Task: Reproduce all records verbatim.

Material for the task:
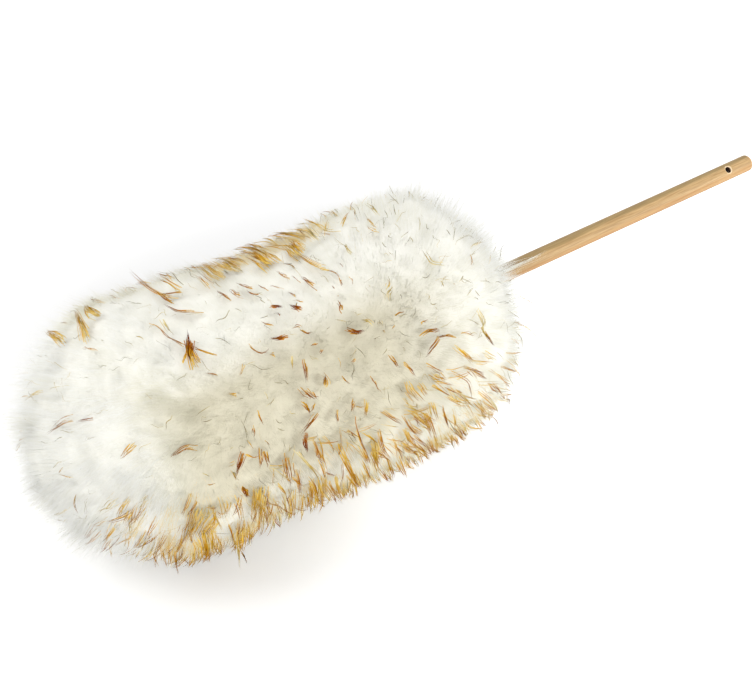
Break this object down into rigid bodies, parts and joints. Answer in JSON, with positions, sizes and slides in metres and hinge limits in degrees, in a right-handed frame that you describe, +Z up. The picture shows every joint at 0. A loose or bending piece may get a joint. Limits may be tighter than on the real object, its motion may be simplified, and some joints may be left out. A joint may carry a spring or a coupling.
{
  "type": "lambswool duster",
  "caption": "Lambswool duster: a plain round wooden handle with a cross-drilled hanging hole, and a thick cream wool head with amber tips wound round its front half.",
  "frame": {"origin": "on the surface that the duster lies on, under the middle of its box", "axes": "+X along the handle towards its butt, +Z up, and the duster lies on the pressed underside of its wool"},
  "size_m": [0.61, 0.1783, 0.1681],
  "materials": {
    "wood": "satin",
    "hide": "matte",
    "wool": "matte",
    "tack": "satin"
  },
  "bodies": {
    "root": {"handle": "wood", "hide_strip": "hide", "tip_disc": "hide", "fleece": "wool", "tip_tack_1": "tack", "tip_tack_2": "tack", "neck_tack_1": "tack", "neck_tack_2": "tack", "end_tack": "tack"}
  },
  "joints": []
}
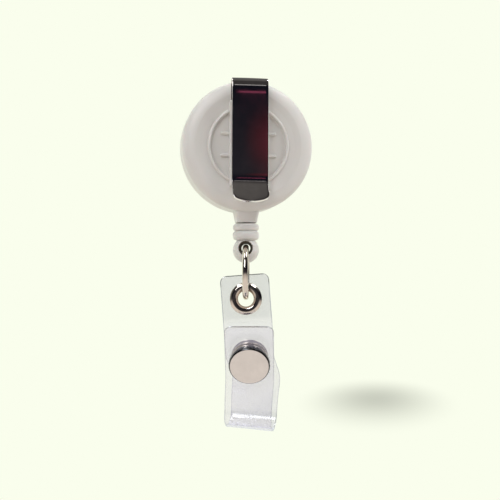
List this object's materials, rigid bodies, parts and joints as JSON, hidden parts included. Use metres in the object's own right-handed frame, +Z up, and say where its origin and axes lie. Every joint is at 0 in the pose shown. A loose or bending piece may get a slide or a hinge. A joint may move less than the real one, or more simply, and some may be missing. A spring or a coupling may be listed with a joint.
{
  "type": "retractable badge reel",
  "caption": "Round retractable badge reel with a sprung belt clip, a cord end fitting, a steel ring and a clear snap strap.",
  "frame": {"origin": "inside of the belt clip's bend, where a belt's edge rests", "axes": "+Z up, -Y towards the belt clip, +Y towards the label face, X across"},
  "size_m": [0.032, 0.0237, 0.0863],
  "materials": {
    "case_plastic": "satin moulded",
    "clip_steel": "bright nickel plated",
    "nickel": "bright nickel plated",
    "satin_nickel": "satin nickel",
    "spring_steel": "bare strip",
    "spool_plastic": "moulded",
    "cord_nylon": "braided nylon",
    "clear_vinyl": "clear polished"
  },
  "bodies": {
    "case": {"back_shell": "case_plastic", "front_shell": "case_plastic", "clip_base_leg": "clip_steel"},
    "clip": {"clip_tongue": "clip_steel"},
    "spool": {"spool": "spool_plastic", "spring_cover": "spring_steel", "power_spring": "spring_steel", "cord_windings": "cord_nylon"},
    "cord": {"cord_run": "cord_nylon", "cord_knot": "cord_nylon"},
    "fitting": {"end_fitting": "case_plastic"},
    "ring": {"steel_ring": "nickel"},
    "strap": {"strap": "clear_vinyl", "eyelet": "nickel", "eyelet_washer": "nickel", "snap_stud": "nickel", "snap_post": "nickel"},
    "flap": {"strap_flap": "clear_vinyl", "snap_cap": "satin_nickel", "snap_socket": "nickel", "snap_spring": "spring_steel"}
  },
  "joints": [
    {"name": "clip_open", "type": "hinge", "parent": "case", "child": "clip", "pos_m": [0, 0, -0.0009], "axis": [-1, 0, 0], "range_deg": [0, 12], "stiffness_Nm_per_rad": 0.3, "springref_deg": -6.88},
    {"name": "cord_pull", "type": "slide", "parent": "case", "child": "cord", "axis": [0, 0, -1], "range_m": [0, 0.6], "stiffness_N_per_m": 0.8, "springref_m": -0.5, "deforming": ["cord_run"]},
    {"name": "spool_spin", "type": "hinge", "parent": "case", "child": "spool", "pos_m": [0, 0.00625, -0.01545], "axis": [0, 1, 0], "range_deg": [0, 2780], "deforming": ["power_spring"]},
    {"name": "fitting_swivel", "type": "hinge", "parent": "cord", "child": "fitting", "pos_m": [0, 0.00625, -0.03425], "axis": [0, 0, 1], "continuous": true},
    {"name": "ring_swing", "type": "hinge", "parent": "fitting", "child": "ring", "pos_m": [0, 0.00625, -0.0402], "axis": [0.1736, 0.9848, 0], "range_deg": [-60, 60]},
    {"name": "strap_swing", "type": "hinge", "parent": "ring", "child": "strap", "pos_m": [0, 0.00625, -0.04605], "axis": [0.9848, -0.1736, 0], "range_deg": [-45, 45]},
    {"name": "flap_open", "type": "hinge", "parent": "strap", "child": "flap", "pos_m": [0.00229, 0.01485, -0.0853], "axis": [0.9313, -0.3575, -0.0693], "range_deg": [0, 115]}
  ],
  "couplings": [
    {"joint": "spool_spin", "follows": "cord_pull", "rad_per_m": 80.6}
  ]
}
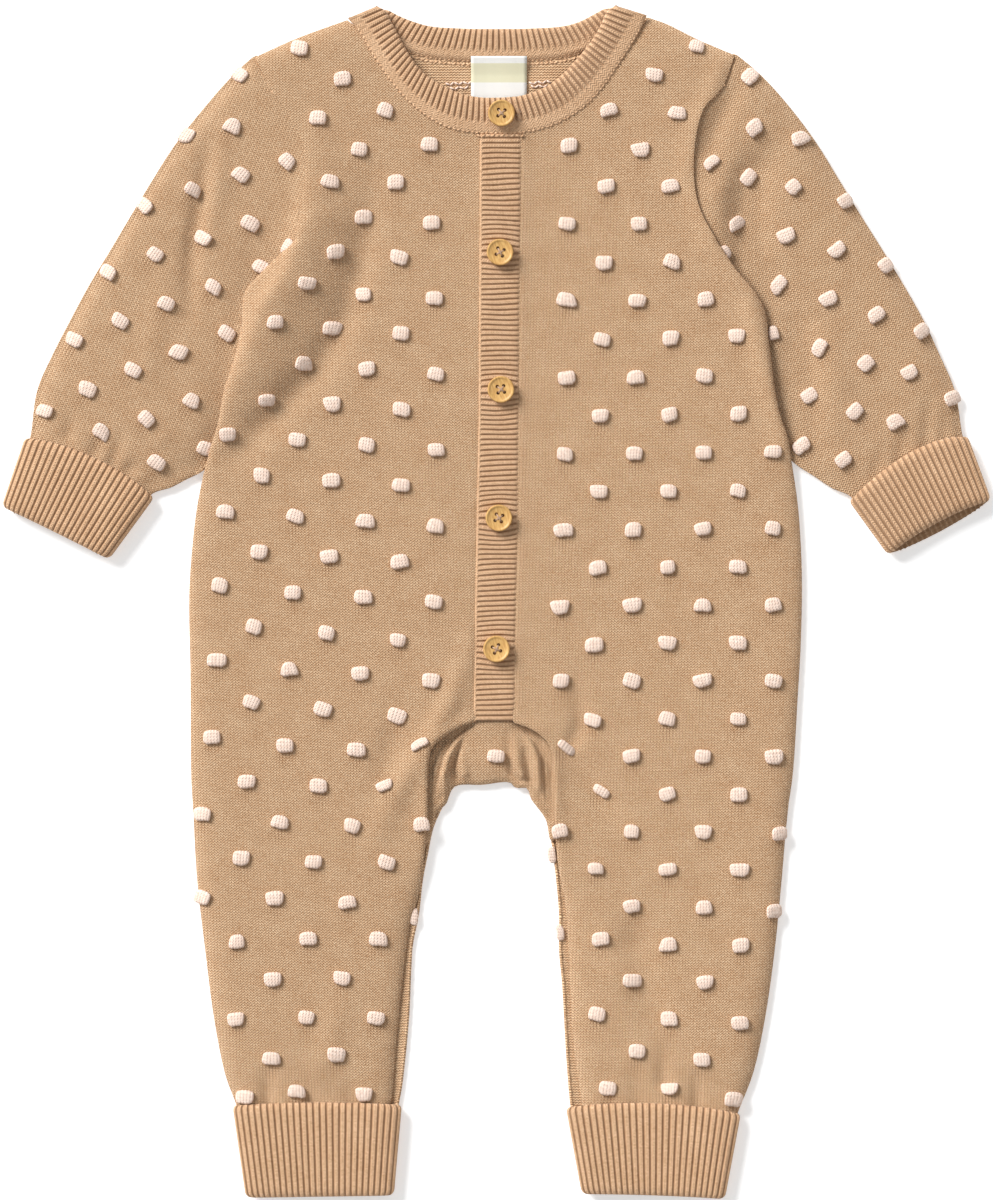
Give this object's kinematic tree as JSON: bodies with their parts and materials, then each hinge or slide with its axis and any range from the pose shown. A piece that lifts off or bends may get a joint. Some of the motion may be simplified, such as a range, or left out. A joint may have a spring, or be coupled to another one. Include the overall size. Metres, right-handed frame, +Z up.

Exercise answer:
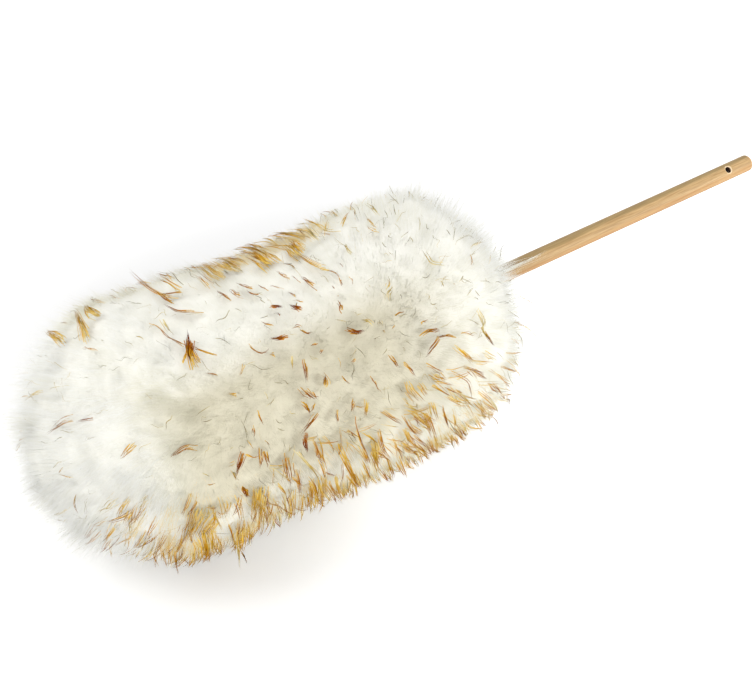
Break this object down into rigid bodies, parts and joints. Answer in JSON, with positions, sizes and slides in metres and hinge limits in degrees, in a right-handed frame that you describe, +Z up. The picture shows every joint at 0. A loose or bending piece may get a joint. Limits may be tighter than on the real object, its motion may be simplified, and some joints may be left out. A joint may carry a spring or a coupling.
{
  "type": "lambswool duster",
  "caption": "Lambswool duster: a plain round wooden handle with a cross-drilled hanging hole, and a thick cream wool head with amber tips wound round its front half.",
  "frame": {"origin": "on the surface that the duster lies on, under the middle of its box", "axes": "+X along the handle towards its butt, +Z up, and the duster lies on the pressed underside of its wool"},
  "size_m": [0.61, 0.1783, 0.1681],
  "materials": {
    "wood": "satin",
    "hide": "matte",
    "wool": "matte",
    "tack": "satin"
  },
  "bodies": {
    "root": {"handle": "wood", "hide_strip": "hide", "tip_disc": "hide", "fleece": "wool", "tip_tack_1": "tack", "tip_tack_2": "tack", "neck_tack_1": "tack", "neck_tack_2": "tack", "end_tack": "tack"}
  },
  "joints": []
}
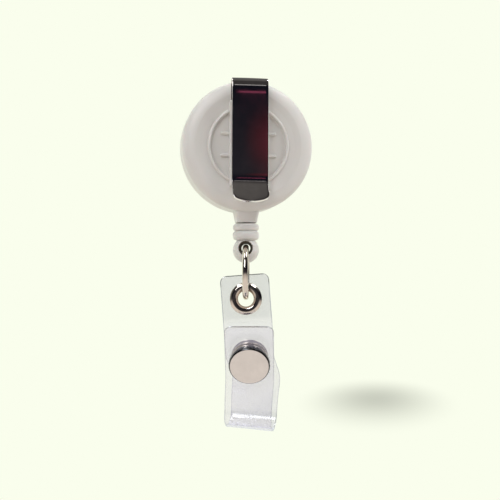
List this object's materials, rigid bodies, parts and joints as JSON, hidden parts included. Use metres in the object's own right-handed frame, +Z up, and say where its origin and axes lie. Every joint is at 0 in the pose shown. A loose or bending piece may get a slide or a hinge. A joint may move less than the real one, or more simply, and some may be missing. A spring or a coupling may be listed with a joint.
{
  "type": "retractable badge reel",
  "caption": "Round retractable badge reel with a sprung belt clip, a cord end fitting, a steel ring and a clear snap strap.",
  "frame": {"origin": "inside of the belt clip's bend, where a belt's edge rests", "axes": "+Z up, -Y towards the belt clip, +Y towards the label face, X across"},
  "size_m": [0.032, 0.0237, 0.0863],
  "materials": {
    "case_plastic": "satin moulded",
    "clip_steel": "bright nickel plated",
    "nickel": "bright nickel plated",
    "satin_nickel": "satin nickel",
    "spring_steel": "bare strip",
    "spool_plastic": "moulded",
    "cord_nylon": "braided nylon",
    "clear_vinyl": "clear polished"
  },
  "bodies": {
    "case": {"back_shell": "case_plastic", "front_shell": "case_plastic", "clip_base_leg": "clip_steel"},
    "clip": {"clip_tongue": "clip_steel"},
    "spool": {"spool": "spool_plastic", "spring_cover": "spring_steel", "power_spring": "spring_steel", "cord_windings": "cord_nylon"},
    "cord": {"cord_run": "cord_nylon", "cord_knot": "cord_nylon"},
    "fitting": {"end_fitting": "case_plastic"},
    "ring": {"steel_ring": "nickel"},
    "strap": {"strap": "clear_vinyl", "eyelet": "nickel", "eyelet_washer": "nickel", "snap_stud": "nickel", "snap_post": "nickel"},
    "flap": {"strap_flap": "clear_vinyl", "snap_cap": "satin_nickel", "snap_socket": "nickel", "snap_spring": "spring_steel"}
  },
  "joints": [
    {"name": "clip_open", "type": "hinge", "parent": "case", "child": "clip", "pos_m": [0, 0, -0.0009], "axis": [-1, 0, 0], "range_deg": [0, 12], "stiffness_Nm_per_rad": 0.3, "springref_deg": -6.88},
    {"name": "cord_pull", "type": "slide", "parent": "case", "child": "cord", "axis": [0, 0, -1], "range_m": [0, 0.6], "stiffness_N_per_m": 0.8, "springref_m": -0.5, "deforming": ["cord_run"]},
    {"name": "spool_spin", "type": "hinge", "parent": "case", "child": "spool", "pos_m": [0, 0.00625, -0.01545], "axis": [0, 1, 0], "range_deg": [0, 2780], "deforming": ["power_spring"]},
    {"name": "fitting_swivel", "type": "hinge", "parent": "cord", "child": "fitting", "pos_m": [0, 0.00625, -0.03425], "axis": [0, 0, 1], "continuous": true},
    {"name": "ring_swing", "type": "hinge", "parent": "fitting", "child": "ring", "pos_m": [0, 0.00625, -0.0402], "axis": [0.1736, 0.9848, 0], "range_deg": [-60, 60]},
    {"name": "strap_swing", "type": "hinge", "parent": "ring", "child": "strap", "pos_m": [0, 0.00625, -0.04605], "axis": [0.9848, -0.1736, 0], "range_deg": [-45, 45]},
    {"name": "flap_open", "type": "hinge", "parent": "strap", "child": "flap", "pos_m": [0.00229, 0.01485, -0.0853], "axis": [0.9313, -0.3575, -0.0693], "range_deg": [0, 115]}
  ],
  "couplings": [
    {"joint": "spool_spin", "follows": "cord_pull", "rad_per_m": 80.6}
  ]
}
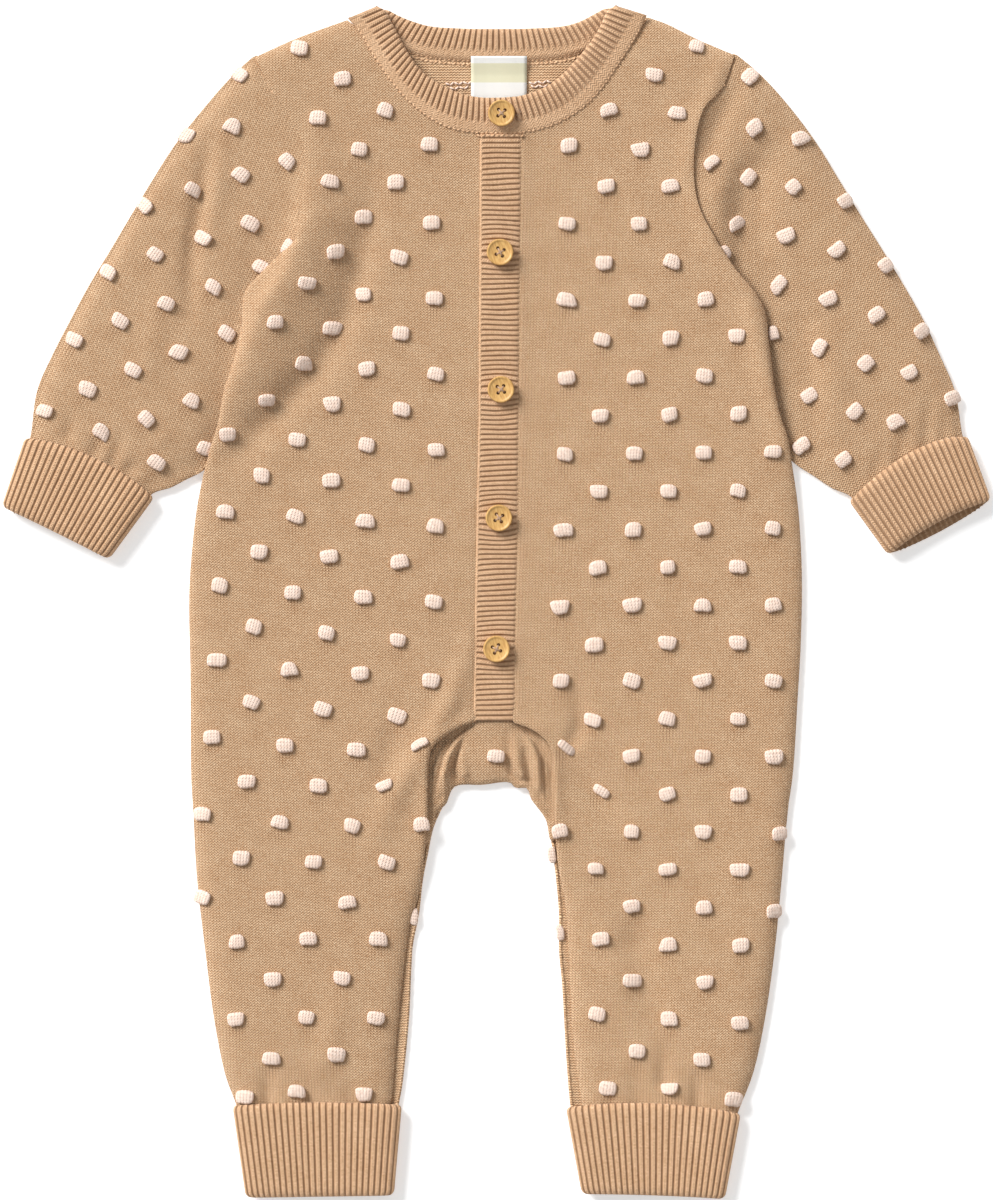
Give this object's kinematic tree as JSON: bodies with their parts and materials, then each hinge or slide with its axis and any range from the pose shown. A piece that lifts off or bends may get a joint. Some of the motion may be simplified, such as a range, or left out. A joint may have a spring, or be coupled to another one. Include the overall size. Metres, right-handed frame, +Z up.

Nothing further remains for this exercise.